I'm pretty confused now, because I thought my rules were okay. At least they work the way I want them to. Could tell me the correct way please?

thanks a lot.

g1smd

1:08 pm on May 2, 2012 (gmt 0)

WebmasterWorld Senior Member 10+ Year Member Top Contributors Of The Month



([^_]+)_([^_.]+)\.


([^/.]+)\.


or as previous post.

hans121

2:02 pm on May 2, 2012 (gmt 0)

10+ Year Member



thanks :-) works like a charm.

just one more question:

in this (([^-]+-)+) or (([^/-]+-)+) case I also got the last hyphen in $1 right?
I'd need requests like:

some-thing-info.html or
some-thing-more-than-this.html or even longer to invoke the rule.

and I'd need the $1 to be the part before -info.html (without the last hyphen).

What would be the best way to accomplish this?

thanks!

g1smd

2:08 pm on May 2, 2012 (gmt 0)

WebmasterWorld Senior Member 10+ Year Member Top Contributors Of The Month



A request for /this-info.html should also invoke the rule. The pattern requires one or more hyphens.

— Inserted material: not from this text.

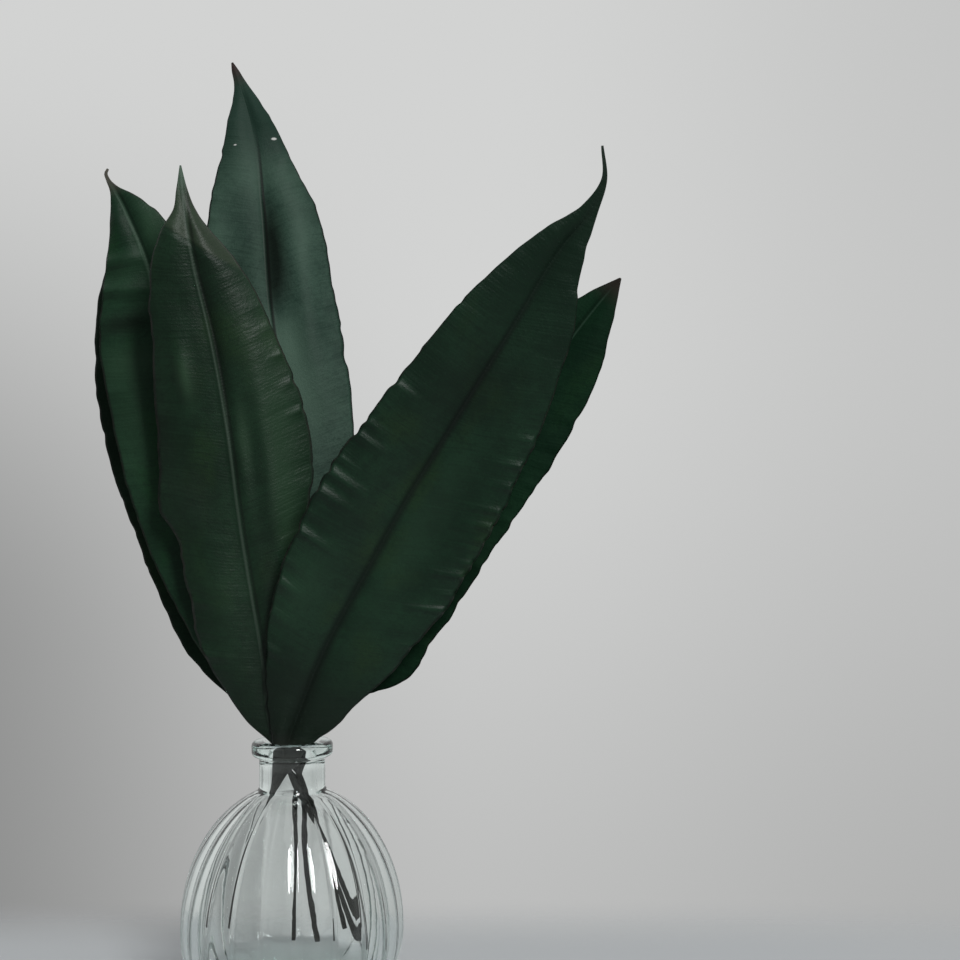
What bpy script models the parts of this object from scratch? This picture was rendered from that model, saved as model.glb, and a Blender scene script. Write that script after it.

The RegEx pattern captures the final hyphen. There's no easy way to avoid that.

There's no problem with the hyphen being in $1. Strip it off in the first line of your PHP script.

hans121

2:16 pm on May 2, 2012 (gmt 0)

10+ Year Member



okay, if there's no easy way with regex i'll do it in php.

ok thanks g1smd for all your help. you saved me lots of time :-)

g1smd

2:24 pm on May 2, 2012 (gmt 0)

WebmasterWorld Senior Member 10+ Year Member Top Contributors Of The Month



Do the matching for the right URL in the htaccess file. Constrain the pattern to reject most non-valid requests.

Extract out the exact bit of the URL that you need and sanity check that bit for validity somewhere in the PHP.